As technically proficient as the performance is, I’m not convinced that the interpretation quite captures the flavor of the music and the texts in the most idiomatic way. (But you can judge for yourself, as the Supraphon recording has been uploaded to YouTube and can be heard here.)
More successful, in my view, are two recordings made more recently – both of them using the 1938 version of the score.
One is a recording by Le Jeune Opéra du Québec (a chorus made up of women and girls aged 8 to 21) under the direction of Gilbert Patenaude and released in 2000 on the Canadian ATMA label. This is the swiftest recording of the piece that I’ve heard — clocking in at around 12 minutes — and to my ears it is a very successful interpretation. In its musical character, it very much reflects Mr. Patenaude’s own description of these mélodies:
“Schmitt employs powerful musical techniques with precision and humor: largely expanded tonal or modal harmony, unusual melodic intervals, diversified and complex rhythmic figures, use of humming and vocalization, sudden changes in nuance and tempo. These delicately etched miniatures evoke a story, a fable, or a flirtatious song with a definite French flavor.”
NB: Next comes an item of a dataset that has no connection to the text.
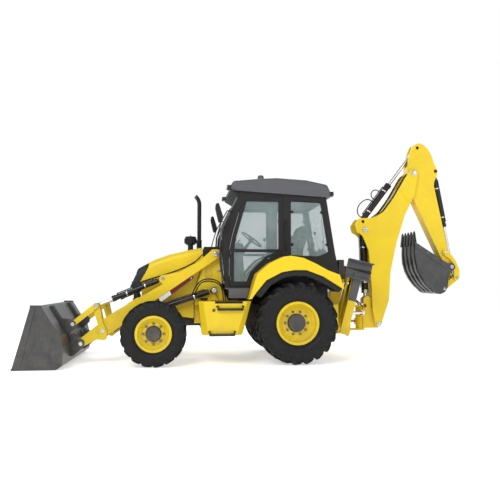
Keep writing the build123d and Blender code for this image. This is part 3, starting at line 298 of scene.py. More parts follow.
def lamp_set(name):
    """Black housings whose faces are lenses: white at the roof, red and amber at the tail."""
    s = Shader(name)
    ribs = (s.y * 700.0).math("SINE")
    ribs = ribs * 0.5 + 0.5
    # Faces of the roof's lamps at the front and at the rear, then those of the tail lamps
    white = ((s.x > 0.5035) + (s.x < -1.2145) * (s.z > 2.6)).held()
    tail = (s.x < -1.3725) * (s.z < 2.0)
    base = s.blend(s.noise(20.0) * 0.5, (0.012, 0.012, 0.013), (0.025, 0.025, 0.026))
    base = s.blend(white, base, (0.70, 0.71, 0.70))
    base = s.blend(tail, base, s.blend(s.z > 1.535, (0.42, 0.012, 0.008), (0.80, 0.22, 0.01)))
    shown = (white + tail).held()
    return s.set(Base_Color=base, Roughness=(0.45 - shown * 0.33), Normal=s.bump(ribs * shown, 0.35, 0.002))


# --- Mesh helpers -------------------------------------------------------------

MM = 0.001
UP = (0, 0, 1)
BEVELLED_ANGLE = 0.6
SMOOTHED_ANGLE = math.radians(35)

# Finishes by name, filled by library()
LIBRARY = {}


def span(sign, near, far):
    """Low and high place in Y of what lies between two distances on one side."""
    return sorted((sign * near, sign * far))


def to_mesh(name, bm, finish, body, slot=None, bevel=0.0):
    """Turns a bmesh into a finished piece that rides on a body, with its sharp edges bevelled in metres."""
    if bevel:
        edges = [e for e in bm.edges if len(e.link_faces) == 2 and e.calc_face_angle(0) > BEVELLED_ANGLE]
        bmesh.ops.bevel(bm, geom=edges, offset=bevel, segments=2, profile=0.6, affect="EDGES")
    bmesh.ops.recalc_face_normals(bm, faces=bm.faces)
    mesh = bpy.data.meshes.new(name)
    bm.to_mesh(mesh)
    bm.free()
    return place(name, mesh, finish, body, slot)


def place(name, mesh, finish, body, slot=None):
    """Links a mesh as a piece on a body; the finish is a name from the library or a material of its own."""
    piece = bpy.data.objects.new(name, mesh)
    bpy.context.scene.collection.objects.link(piece)
    mesh.materials.clear()
    mesh.materials.append(LIBRARY.get(finish, finish))
    for polygon in mesh.polygons:
        polygon.use_smooth = True
    mesh.set_sharp_from_angle(angle=SMOOTHED_ANGLE)
    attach(piece, body)
    return piece


def add_loft(bm, sections):
    """Adds a closed solid through sections of as many points each, in metres."""
    rings = [[bm.verts.new(point) for point in section] for section in sections]
    count = len(rings[0])
    bm.faces.new(rings[0])
    bm.faces.new(list(reversed(rings[-1])))
    for first, second in zip(rings, rings[1:]):
        for i in range(count):
            j = (i + 1) % count
            bm.faces.new((first[i], second[i], second[j], first[j]))


def add_prism(bm, outline, low, high, axis="y"):
    """Adds a plate with an outline in two axes, between two places on the third, in millimetres."""
    def corner(a, b, c):
        return Vector({"y": (a, c, b), "x": (c, a, b), "z": (a, b, c)}[axis]) * MM

    add_loft(bm, [[corner(a, b, c) for a, b in outline] for c in (low, high)])


def add_block(bm, low, high):
    add_prism(bm, [(low[0], low[2]), (high[0], low[2]), (high[0], high[2]), (low[0], high[2])], low[1], high[1])


def add_turned(bm, profile, origin, axis, steps=32):
    """Adds a solid turned from (along, radius) points about an axis through an origin, in millimetres."""
    axis = Vector(axis).normalized()
    side = axis.orthogonal().normalized()
    other = axis.cross(side)
    rings = []
    for along, radius in profile:
        rings.append([bm.verts.new((Vector(origin) + axis * along
                                    + (side * math.cos(t) + other * math.sin(t)) * radius) * MM)
                      for t in (2 * math.pi * k / steps for k in range(steps))])
    for first, second in zip(rings, rings[1:]):
        for k in range(steps):
            m = (k + 1) % steps
            bm.faces.new((first[k], first[m], second[m], second[k]))
    bm.faces.new(list(reversed(rings[0])))
    bm.faces.new(rings[-1])


def turned(name, finish, body, *shapes, **finishing):
    """A piece made of turned solids, each given as add_turned takes it."""
    bm = bmesh.new()
    for shape in shapes:
        add_turned(bm, *shape)
    return to_mesh(name, bm, finish, body, **finishing)


def plates(name, finish, body, shapes, signs=(1, -1), **finishing):
    """A piece made of plates: each an outline and the two distances from the middle that it fills on each side."""
    bm = bmesh.new()
    for sign in signs:
        for outline, near, far in shapes:
            add_prism(bm, outline, *span(sign, near, far))
    return to_mesh(name, bm, finish, body, **finishing)


def sweep(name, points, radius, finish, body, slot=None, closed=False):
    """A round tube along a smooth line through control points in millimetres, as a plain mesh."""
    curve = bpy.data.curves.new(name, "CURVE")
    curve.dimensions = "3D"
    curve.bevel_depth, curve.bevel_resolution, curve.resolution_u = radius * MM, 3, 10
    curve.use_fill_caps = True
    spline = curve.splines.new("NURBS")
    spline.points.add(len(points) - 1)
    for point, target in zip(spline.points, points):
        point.co = (*(Vector(target) * MM), 1.0)
    spline.order_u = 3
    spline.use_endpoint_u = not closed
    spline.use_cyclic_u = closed
    holder = bpy.data.objects.new(name, curve)
    bpy.context.scene.collection.objects.link(holder)
    mesh = bpy.data.meshes.new_from_object(holder.evaluated_get(bpy.context.evaluated_depsgraph_get()))
    bpy.data.objects.remove(holder)
    return place(name, mesh, finish, body, slot)


def strip(line, width):
    """Outline of a flat band of even width that follows an (a, b) line."""
    left, right = [], []
    for k, (a, b) in enumerate(line):
        before, after = line[max(k - 1, 0)], line[min(k + 1, len(line) - 1)]
        run = Vector((after[0] - before[0], after[1] - before[1])).normalized()
        left.append((a - run.y * width / 2, b + run.x * width / 2))
        right.append((a + run.y * width / 2, b - run.x * width / 2))
    return left + right[::-1]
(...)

The most recent commercial recording of the complete set was made the following year — in 2001 — and features the Choeur de femmes Calliope led by Régine Theodoresco. This recording offers all the music that Florent Schmitt created for female (or children’s) chorus. A finely crafted performance, this En bonnes voix is somewhat different in flavor from the ATMA recording since the Calliope singers are women rather than young girls. Originally released on the Calliope label, in subsequent years this recording has been reissued by Timpani Records.
As for excerpts from the complete set, La Mort du rossignol was recorded in 2016 by the Octopus Chamber Choir under the direction of Bart van Reyn (released on the Etcetera label as part of a recording titled “Birds of Paradise“).
On the basis of recent history, for En bonnes voix the trajectory appears to be positive. As the score becomes better known to choral directors, my expectation is that its various movements will be performed with greater frequency. Musically rewarding for performers, they will also appeal to today’s audiences who are better accustomed to the harmonic surprises that exist within the music’s tonal framework.
At the same time, En bonnes voix reflects Schmitt’s own love of literary inspiration — a composer who, according to Alain Patrick Olivier, “savored with equal taste, independence and ironic detachment the broadest array of musical and literary references.”